The war went on and the bombing got worse in 1940. Every night it seemed to me that we went down into the shelter. If you explained to the youngsters today that nearly every night, whatever the weather- rain, cold, snow- you went down through the darkness of the garden to this hole (the shelter), they would think you were mad! This is what we endured night after night. The raids got worse- incendiaries, delayed action bombs, people had to go to the baths on Grove lane which had been turned into a shelter while you waited for either the bomb to go off or be defused.

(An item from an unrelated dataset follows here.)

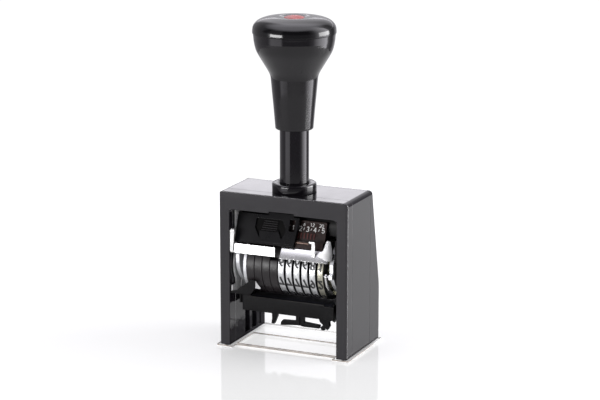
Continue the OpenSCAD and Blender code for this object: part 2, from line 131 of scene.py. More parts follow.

It must have been very difficult for the adult population, they not only had day jobs but hundreds of people did voluntary work at night, the A.R.P, the civil defence, auxiliary fire service, specials in the police, WRVS and many more. They must have been worn out but still went to work the next morning to produce munitions, spitfire, etc.
On the 11th December 1940 we were all settled in the shelter when Mrs. Murphy (our neighbour whose children were in the shelter with us) knocked on the door saying she had a jug of cocoa for us. We opened the door and a mighty explosion occurred. I could hear screaming from other shelters. The next thing I knew I had slithers of glass down by back. It seemed that the windows had landed on top of the ventilation pipe and hence down my back. At the end of all this, Mrs Murphy still had the cocoa in her hand! It had been very quiet that night and we all intended to go to the toilet- good job we did not as the whole of the back of the house had collapsed and the toilet had vanished beneath the rubble. Four land mines had drifted down by parachute that night bringing their silent message of death. Two mines were defused and one went off later after all the people had been evacuated. Our landmine drifted on the other side of the road landing on the air raid shelters between the gardens of two roads, thus dozens of people died that night. Two ARP wardens ran towards the parachute as it was drifting down , thinking I suppose that they were Germans> Both of them were badly injured.
Our lives changed forever that night. Our house was condemned the next morning and we were not allowed to go in. The whole of the back of the house caved in and there was not much left of the front either. I do not remember what happened next, but that night we lost many friends and neighbours. Thus ended my happy days in Handsworth.